# Best T-shirt to heat press with Plastisols



## HippieGuy (Sep 27, 2009)

This a curious question.
Is there a better T shirt that is more receptive to plastisol transfers?

Do you find a particular brand ( Anvil, Gildan, Bella etc) is better than the next?

I have used both Gildan and Port and Company, yet the same transfer print looks better on the Gildan, even though both color shirts are used.

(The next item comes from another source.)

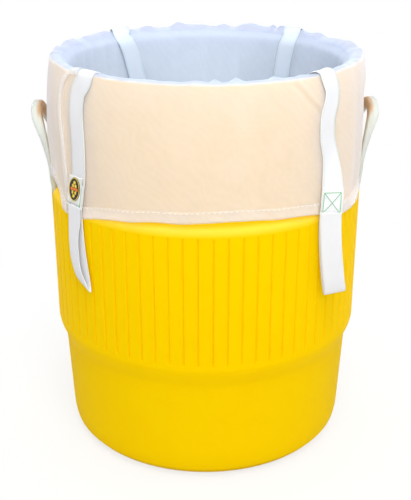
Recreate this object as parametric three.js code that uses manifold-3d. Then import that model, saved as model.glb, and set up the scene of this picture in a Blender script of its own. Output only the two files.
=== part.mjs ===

How does Next Level take to Plastisols? I am considering going with them for a more 'high-end' T


----------



## proworlded (Oct 3, 2006)

Are you applying custom or stock designs? With most designs there should not be any difference in the shirts that you mentioned.


----------



## HippieGuy (Sep 27, 2009)

Stock designs, though I have some vector files I am considering placing onto plastisols.


----------



## wormil (Jan 7, 2008)

HippieGuy said:


> Is there a better T shirt that is more receptive to plastisol transfers?
> 
> Do you find a particular brand ( Anvil, Gildan, Bella etc) is better than the next?


Not that I have noticed. 

Better is very subjective. As far as accepting plastisol transfers I have noticed no difference in any brand. If you are asking if one brand makes better shirts then I would say ... maybe, but not significantly better enough that I worry about it. I do have preferences - I prefer most brands over Gildan but Gildan has more colors and is generally cheaper so guess which brand I end up using the most. For anything that isn't bottom of the barrel I like Alstyle or American Apparel. I recently used Bayside by request and some people liked them a lot but most were indifferent.


----------